Aller au contenu

Page:Thomen - Les Aventures acrobatiques de Charlot — Charlot aviateur.djvu/50

La bibliothèque libre.
Le texte de cette page a été corrigé et est conforme au fac-similé.

Une situation de chômeur qui s’éternisait laissait à Charlot de nombreux loisirs, qu’il utilisait en promenades. Le plus souvent, c’était dans la campagne qu’il passait son temps. Certain jour, il y fut témoin invisible d’une action qui témoignait, de la part de son auteur, de plus d’imagination que d’honnêteté. Une paysanne devant sa porte se lamentait, parce qu’elle venait de trouver le petit cochon qu’elle engraissait pour la Noël, terrassé par une de ces maladies qui ne pardonnent pas. C’était une perte sèche. « Qu’à cela ne tienne ! se dit-elle. Il faudra bien que quelqu’un me dédommage de cette perte ! » La route était en voie de goudronnage. La paysanne peignit, avec du goudron, deux raies parallèles sur le cadavre du défunt goret. Puis elle guetta le passage d’un automobiliste. Dès que celui-ci eut dépassé la bicoque de la vieille, celle-ci plaça le cochon au milieu de la route et cria : « À l’assassin ! » Le chauffeur stoppa, vint aux renseignements et paya sans murmurer ce qu’on lui réclamait pour ce meurtre supposé.

Quand il se fut éloigné, Charlot se montra : « Bien joué ! dit-il à la paysanne. Mais, je suis censé n’avoir pas vu votre petit manège et je ne vous dénoncerai pas. En revanche, s’il me prenait la fantaisie de me faire écraser moi-même — Car je ne possède pas de pourceau — et que vous en soyez témoin, je vous prie de ne pas me faire avoir d’histoires ! » La paysanne promit, et les deux larrons se séparèrent enchantés l’un de l’autre, La vue d’un épouvantail à moineaux donna à Charlot l’idée et l’occasion de mettre sur-le-champ son coupable projet à exécution. Ce mannequin représentait un personnage dé corpulence anormale. Pour le faire, on avait bourré de paille une espèce de combinaison de toile du plus grand format. Charlot s’y inséra, la rembourra de la dite paille, sauf à deux endroits qu’il marqua de deux raies peintes au goudron, de façon à simuler l’écrasement par les quatre roues d’une auto.

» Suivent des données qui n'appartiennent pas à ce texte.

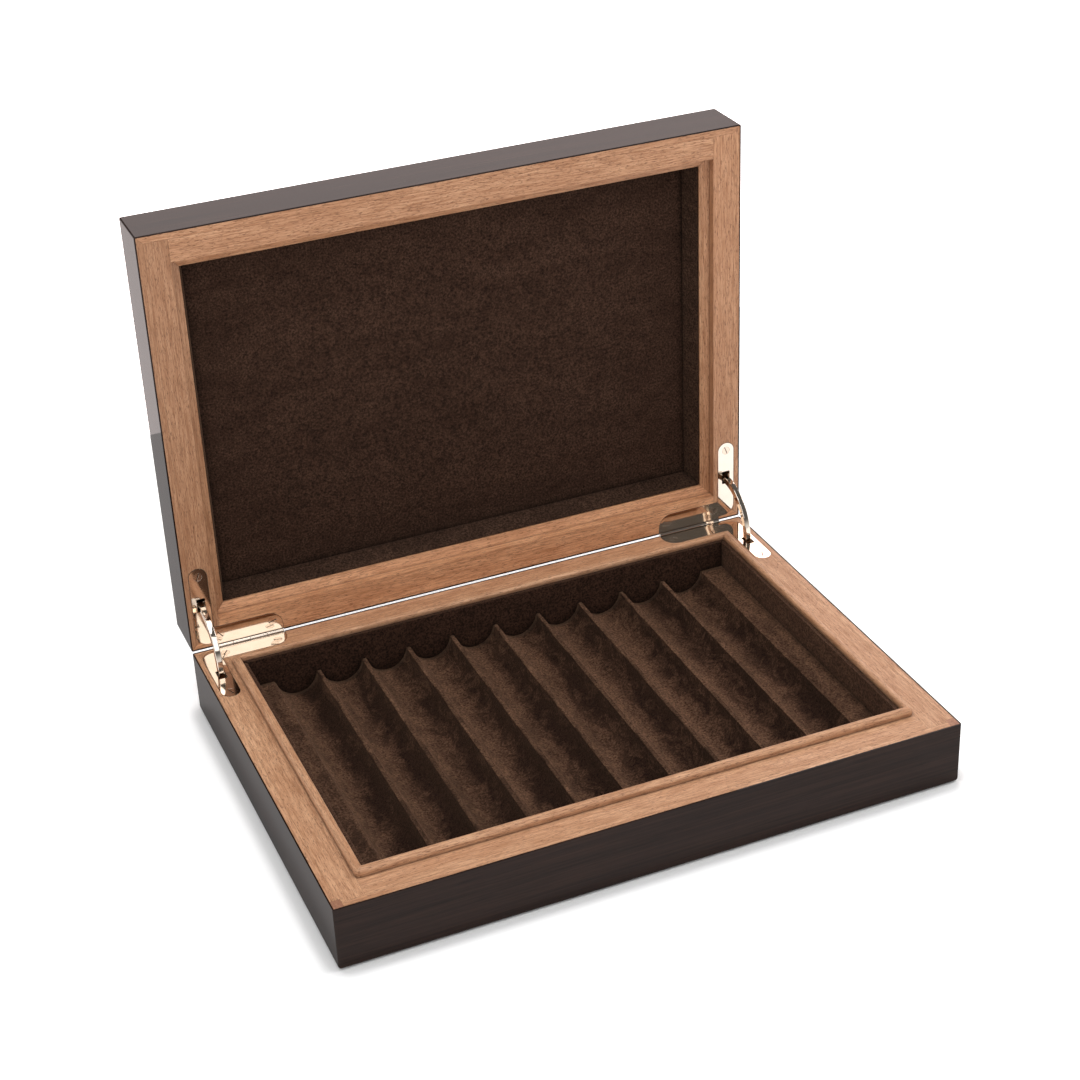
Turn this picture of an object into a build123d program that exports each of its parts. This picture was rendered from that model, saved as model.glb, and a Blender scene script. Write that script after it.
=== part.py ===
from build123d import *
from math import asin, cos, degrees, radians, sin
import os

# Pen collector chest: a shallow hinged case in dark veneer with a light timber rim, a suede-lined
# tray for ten pens and a lid on two quadrant hinges. Millimetres. The origin is at the centre of the
# case's footprint on the table, +X to the right, +Y to the hinged back, +Z up. The lid is modelled
# shut, directly above the base, and then turned open about the hinge axis.

# ---------------------------------------------------------------- outside of the case
WIDTH = 340.0                # across the front
DEPTH = 245.0                # front to hinged back
BASE_HEIGHT = 36.4           # table to base rim
LID_HEIGHT = 31.5            # lid rim to lid top
PARTING_GAP = 0.4            # between the two rims when shut
OPEN_ANGLE = 90.0            # how far the lid is turned open here
EDGE_ROUND = 1.0             # long outer edges and upright corners
BASE_EDGE_ROUND = 2.5        # bottom edge of the base

# ---------------------------------------------------------------- timber layers
VENEER = 0.8                 # dark outer veneer with its lacquer
FACING = 3.5                 # light lamination behind the veneer
RIM_WIDTH = 17.5             # flat rim, outside face to lip
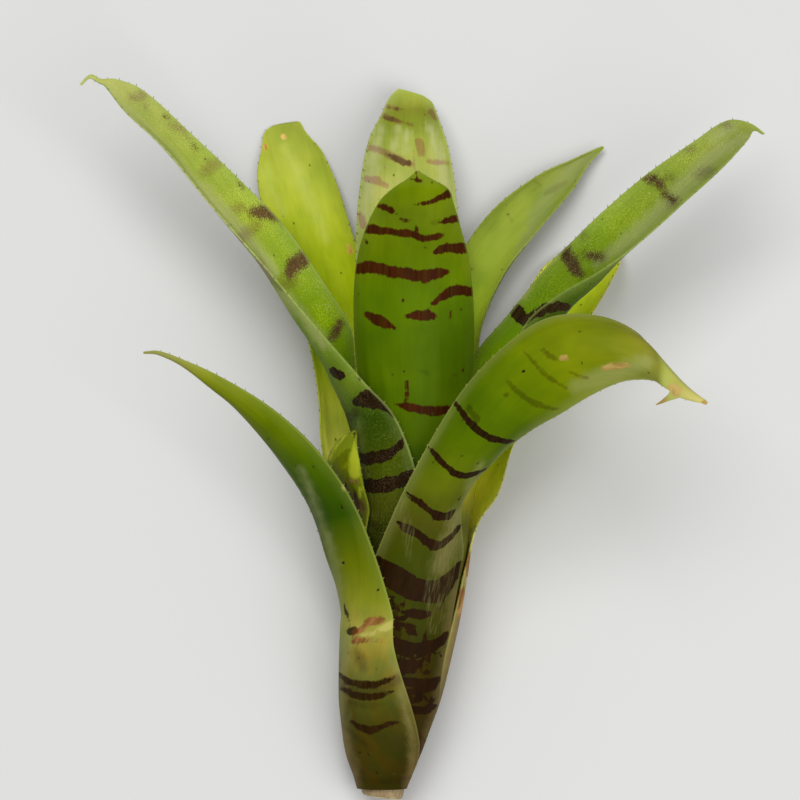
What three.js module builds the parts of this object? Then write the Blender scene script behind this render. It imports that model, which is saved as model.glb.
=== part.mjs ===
// A banded neoregelia: a small tank bromeliad, picked with a stub of its stem and laid on its back.
// It is drawn as it grows, in millimetres: x to the right, y up from the cut end of the stem, and
// z towards whoever looks down on it. The whole plant is then tipped so that it lies on three low
// places: the outermost sheath at its foot and two of its back leaves.
//
// A leaf is three lines, its two margins and its midrib, and each cross-section is the arc through
// them. Down in the tank the arc is part of a ring round the plant's axis, one ring inside the
// next. Above it the leaf goes its own way, through the sections in its list.
import * as THREE from "three";

// Driving dimensions, millimetres and degrees.
const CROWN_UP = 11; // how far the crown is raised when the foot and the back leaves lie flat
const LIFT = 8.95; // from the surface up to the cut end of the stem's axis
const CENTRE_X = 6; // the middle of the space that the lying plant takes up
const CENTRE_Y = 97.5;
const FOOT_X = -4.9; // of the plant's axis, at the cut end of the stem
const LEAN = 0.13; // how far the axis leans right for each millimetre up
const RING_STEP = 1.25; // from one sheath to the next one in
const MIDDLE_THICKNESS = 0.9;
const EDGE_THICKNESS = 0.64;
const WRAP_STEP = 4; // between sections down in the tank
const SHEATH_STEP = 7.5; // between facets along the part without spines
const SPINE_PITCH = 10;
const SPINE_WIDTH = 1.1;
const SPINE = { length: 0.9, sweep: 0.5 }; // sweep is how far it leans towards the leaf's tip
const TIP_STEPS = [8, 5.5, 3.5, 2, 0.9, 0]; // distances of the last facets from the tip
const FACETS_ACROSS = 8;
const TIP_TAPER = 20; // length over which a blade thins towards its tip
const SLOPE_REACH = 0.25; // to either side of a place, where the lengthwise slope is taken
const SLOPE_SIDE = 0.02; // to either side of a point across the leaf, for the crosswise slope
const MARGIN_BAND = 0.9; // the side from which a spine's direction is taken, just in from the margin
const STRAIGHT = 1e-4; // square millimetres between three points that count as in line

// The outside of the tank: height up the axis, then the radius there.
const TANK = [
  [0, 6.4], [4, 7.6], [12, 11.4], [20, 13.6], [26, 15], [35, 16.2], [50, 17.6], [65, 18.2], [90, 19.2],
];

// The stem inside: height, then radius.
const STEM = [
  [0, 0], [0, 4.8], [0.7, 5.5], [3, 5.85], [13, 5.65], [17, 5.4], [21, 5.1], [25, 4.8], [30, 3.9],
  [33, 2.4], [34.5, 0],
];
const STEM_SIDES = 20;

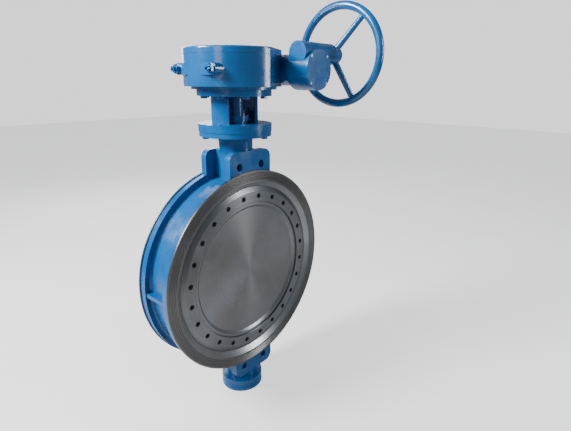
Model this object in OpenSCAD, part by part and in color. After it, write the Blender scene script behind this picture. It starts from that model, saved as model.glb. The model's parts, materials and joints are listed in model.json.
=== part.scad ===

Ceci fait, Charlot s’établit derrière un arbre, en bordure de la route nationale. Là, comme l’araignée dans la toile guette la mouche imprudente, il guetta le passage de celui qui devait le couvrir d’or. Charlot le désirait le moins clairvoyant possible, afin de lui faire avaler cette couleuvre, sans contestation possible. Il le trouva en la personne d’un vieux monsieur tout glorieux de ce qu’il croyait faire du cent à l’heure, alors que sa petite voiture marchait à peine à 12 kilomètres. Dès qu’il fut passé, Charlot se coucha en travers de la route et se mit à crier : « Au secours ! À l’écraseur ! À l’assassin ! Qu’on l’emprisonne ! Qu’on le pende ! Qu’on le mette sur la chaise électrique ! — Calmez-vous ! implora le vieil automobiliste accouru à cet appel. Calmez-vous.… je vais vous indemniser ! » Et, sans prendre la peine de constater les blessures qu’il avait pu occasionner à Charlot, il lui mit un billet de mille francs dans la main, en lui disant : « Prenez ceci, et soignez-vous bien ! Oh ! ça va déjà beaucoup mieux ! » l’assura le maître fourbe.